Melbourne Cricket Ground to host World Cup final

MELBOURNE, (Reuters) – The Melbourne Cricket Ground will host the final of the 2015 cricket World Cup, with New Zealand’s Christchurch to kick off the one-day tournament four years after being devastated by an earthquake.

The March 29 final at the MCG comes 23 years after a bumper crowd saw Imran Khan’s Pakistan defeat England for their maiden World Cup at Melbourne’s 100,000-seat coliseum.

The semi-finals will be at the Sydney Cricket Ground and Auckland’s Eden Park.

The co-hosts, who also teamed up to put on the 1992 World Cup, have adjusted their international seasons to allow for the tournament, which will see 49 matches played over 44 days.

The honour of the first match, however, will go to Christchurch, which mourned the deaths of just under 200 people in the Feb. 22 earthquake and had to cancel rugby World Cup matches later in 2011 in a further blow to the city’s morale.

Christchurch will host 1996 champions Sri Lanka and New Zealand on Feb. 14, and two further pool matches book-ending the four-year anniversary of the earthquake, pending clearance from a local Environment Court to allow redevelopment of an oval on the city’s Hagley Park.

“We need to make certain (the tournament) captures the hearts and minds of everybody and so in New Zealand and all the discussions, Christchurch was obviously a very big issue,” the tournament’s chief executive John Harnden told reporters at the launch in Melbourne’s Docklands.

“And what a great opportunity, for all the people in Christchurch who have done so much hard work to rebuild their city and get it back open for business, to broadcast that to the world.”

Australia’s SCG, Adelaide Oval and the MCG will host three of the quarter-finals, with the fourth in New Zealand’s capital Wellington.

The 2015 World Cup will feature the 10 full member nations of the International Cricket Council plus Ireland, who have won qualification, and three other nations.

Two of the remaining teams will be determined via a qualifying tournament in New Zealand in Jan. 2014.

Divided into two pools of seven, the teams play their group rivals in a round-robin format, with the top four from each pool qualifying for the quarter-finals.

Pool matches have been split evenly between both countries with seven cities hosting three pool matches each.

Organisers expect an aggregate of more than one million people to attend the matches, and a billion viewers to watch broadcasts around the world.

The lion’s share of television viewers will come from the subcontinent, and many may feel anxious about champion India’s hopes of defending their title.

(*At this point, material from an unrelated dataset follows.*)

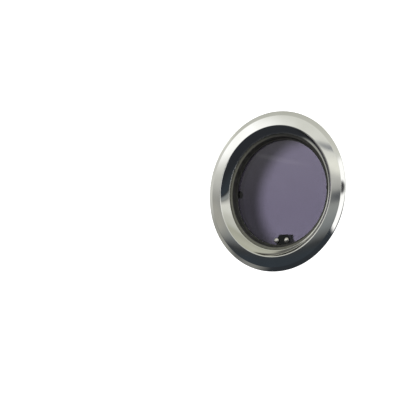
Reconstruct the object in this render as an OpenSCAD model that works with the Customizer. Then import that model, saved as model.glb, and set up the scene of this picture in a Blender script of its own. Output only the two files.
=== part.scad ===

India, who defeated Sri Lanka in their home World Cup final two years ago, have rarely prospered on Australia’s hard pitches and will play pool matches against West Indies and a qualifier on the country’s bounciest wicket at Perth’s WACA ground, which is located in a more broadcast-friendly time zone for Indian TV viewers than cities further east.

That follows two tough openers against Pakistan at Adelaide Oval on Feb. 15, and South Africa at the MCG a week later.

The prospect of India being bundled out at the group stage would be an unedifying one for organisers and the nation of a billion people.

“I heard (it’s) because of the broadcast,” Kapil Dev, who captained the team to their maiden World Cup triumph in 1983, said at the launch.

“Sometimes the team want to play somewhere else because they feel comfortable, but I think broadcasters want to make money … can’t really avoid that.

“I would like to say from the India point of view they like to play in Adelaide or Melbourne or somewhere (where) the bounce is not so much.”

Hosts Australia will bid for a record fifth World Cup win and will face bitter rivals England in their opening match at the MCG on Feb. 14.